The United Way of Liberty County just missed its $199,000 fundraising campaign goal for 2013. The organization raised $182,021, or 91 percent of its goal, according to Jennifer Darsey, director of the United Way of the Coastal Empire’s Liberty office. Last year’s goal was $195,000, she said. The campaign began Sept. 4 and ended Nov. 22.
Local United Way Board Chairman Anthony Burns was positive about the campaign results, even though the end amount fell short of the organization’s expectations.
“In years past, we’ve tried to involve as many folks in our community to participate in the campaign,” Burns said. “The United Way is there to raise funds for the agencies that serve our community. They themselves can’t do it all alone.”
The chairman said the United Way board carefully allocates funds to member agencies and holds groups under the United Way umbrella accountable for the funds they receive.
“We want to know those dollars are spent wisely,” he said.
During the allocation process, Burns said, the board determines a goal amount, so United Way agencies will receive the money necessary to serve those in need.
Darsey said money raised for the United Way in Liberty County stays in the county to help the community. She said the need for assistance has increased each year, but the ability of many to give has been impacted by a sluggish economy.
“When we set the goal, we knew it was a lofty goal,” Darsey said. She said individuals, organizations and businesses in Liberty and Long counties are generous, but the reality is some businesses have downsized.
The United Way director said despite missing the goal, she feels “accomplished” because this year’s goal was harder to reach than the goal set last year. Darsey added that any business or resident who wants to contribute to this year’s campaign still can. Their donations would be gratefully accepted, she said.
Some of the local organizations assisted by United Way include the Liberty County Senior Center, Adult Day Care, the Walthourville Seniors, YMCA Pryme Tyme, Manna House, the Kirk Healing Center, The Frasier Center, Gabriel’s House and the Backpack Buddies program.
In addition to community-based groups, the United Way assists the American Red Cross, Goodwill Industries, the MedBank Foundation and Toys for Tots, Darsey said.
The United Way also partners with America’s Second Harvest by offering several mobile food pantries each year. A food drive held Nov. 21 at the Walthourville Fire Station served about 2,700 food-insecure residents in time for the Thanksgiving holiday, Darsey said. The next mobile food pantry will be Dec. 18 in Midway to help those in need before Christmas.
The United Way director touted a new scholarship program, assisted by the United Way, to be rolled out in January. The $290,000 grant program, Accelerating Opportunity, will be offered through Savannah Technical College.
“There are 15 slots in the welding program,” Darsey said. The program is meant to help low-income individuals achieve economic independence by giving them a chance to become welders, she said.

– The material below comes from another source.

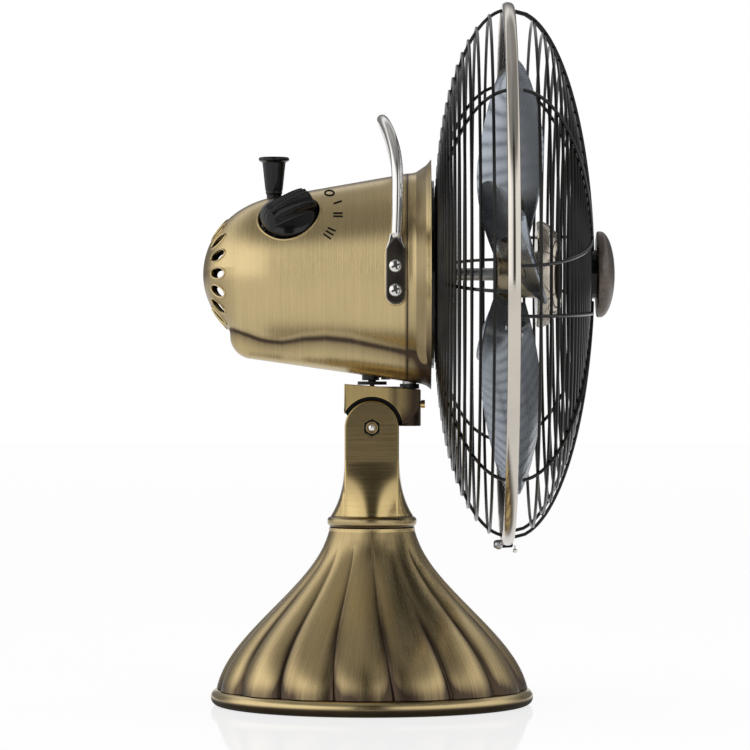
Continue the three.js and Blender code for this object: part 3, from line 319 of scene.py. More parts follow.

Students in the program would graduate in 12 months with a dual certification in welding, get a GED and be COMPASS-ready. The COMPASS test measures reading, composition and math skills to determine a student’s readiness for college-level courses, Darsey explained.
She said the welding program typically takes two years to complete.
“Welding is only being offered here at the Liberty County campus,” she said.
The starting salary for welders is generally $18 an hour, and STC’s job-placement team has a 96 percent success rate, according to Darsey.
“There are very few programs like this in the entire United States,” she said.